Waking up the next morning slightly more refreshed I decided that I wanted to tackle the market head on to reclaim my honour from the previous afternoon’s defeat. After speaking to the hotel staff over breakfast I found out that it was actually a national holiday so even though the market stalls would all be trading, most of the shops would be closed and there would be fewer people on the street. Perfect.. ease myself into this. The thing you noticed the most is just how lovely the Burmese people are! Sure I got a fair few stares, some teenagers pointed and laughed (that gave me school flashbacks!) and most of the street dogs take one look at you and make a run for it but most people are so happy and smiley with you. I got so many smiles and respectful nods from locals! When you are used to the moodiness of London streets, having people smile back at you is a real novelty! I wandered around the streets snapping a few pics whilst scooters and cars honked their horns and screamed passed my shoulder. The cool thing with the local markets is that each stall only sells one or two things. So there is a street that just has Onion stalls… like thousands and thousands of onions and they don’t all sell different types of onions either.. no no.. they all sell the same type (They are what the UK would call Shallots)! There is a street with just vegetable stalls, one street with fish products, one with meat products and so on! Wandering down one of the main streets (this one sold fruit – just in case you were wondering) I spotted the top of a pagoda so I headed towards it. Like in many Asian countries you need to remove your shoes and socks when entering these compounds but when you go in you go from a crazy world of noise and scooters to peace and quiet. The Mahar Thaka Thiha pagoda was a short walk from my hotel and had shaded prayer areas where you can sit and meditate, or pray to whichever spiritual being you choose! It was lovely! I sat in the shade for a while before heading back through the crazy market to the hotel for a lunch of Burmese Pot Noodle (well you have to try the local cuisine don’t you).

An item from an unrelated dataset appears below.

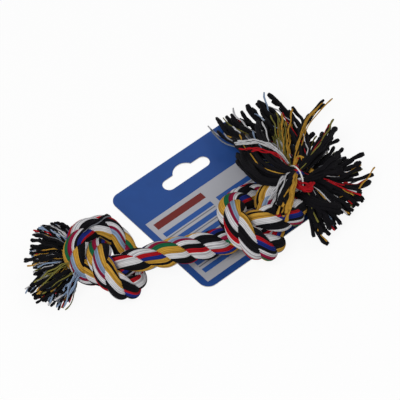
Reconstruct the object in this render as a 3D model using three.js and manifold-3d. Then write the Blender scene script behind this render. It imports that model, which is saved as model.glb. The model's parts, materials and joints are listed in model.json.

In the afternoon I had booked myself onto a half-day sightseeing tour. I was hoping that there would be a few of us in the tour group and having an English speaking tour guide would be handed, especially if I wanted to get some portraits of locals! Sadly what I thought was a sightseeing tour turned out to actually be a private car with a driver and sadly I was the only one who had booked it that afternoon. The driver simply had a list of sights he needed to take me too. So off we went… He would drop me outside of a pagoda, point in the direction of the entrance or ticket booth and then wait until I had finished wandering around before whisking me off to the next sight. The conversation with my driver really got going after visiting a few places when he started saying to me “No Shoe, No Shoe!” Which meant that the place I was going in to didn’t allow you to wear shoes or socks so I should take them off and leave them in the car… this then led to me asking the profound question.. “Shoe…. Or no Shoe?” Every time we arrived at a new sight – Connect with locals… check! All in all the afternoon was lovely. I visited Mandalay Palace, Kuthodaw Pagoda and best of all my driver rushed me up to Mandalay Hill just in time to watch the sunset. It was beautiful! Once I had taken about a thousand photos of the sun going down over Mandalay it was back to my hotel for some fried rice with pork, prawn spring rolls with sauce (the sauce turned out to be Tomato Ketchup!) and bed! Day 1 in Mandalay – Survived!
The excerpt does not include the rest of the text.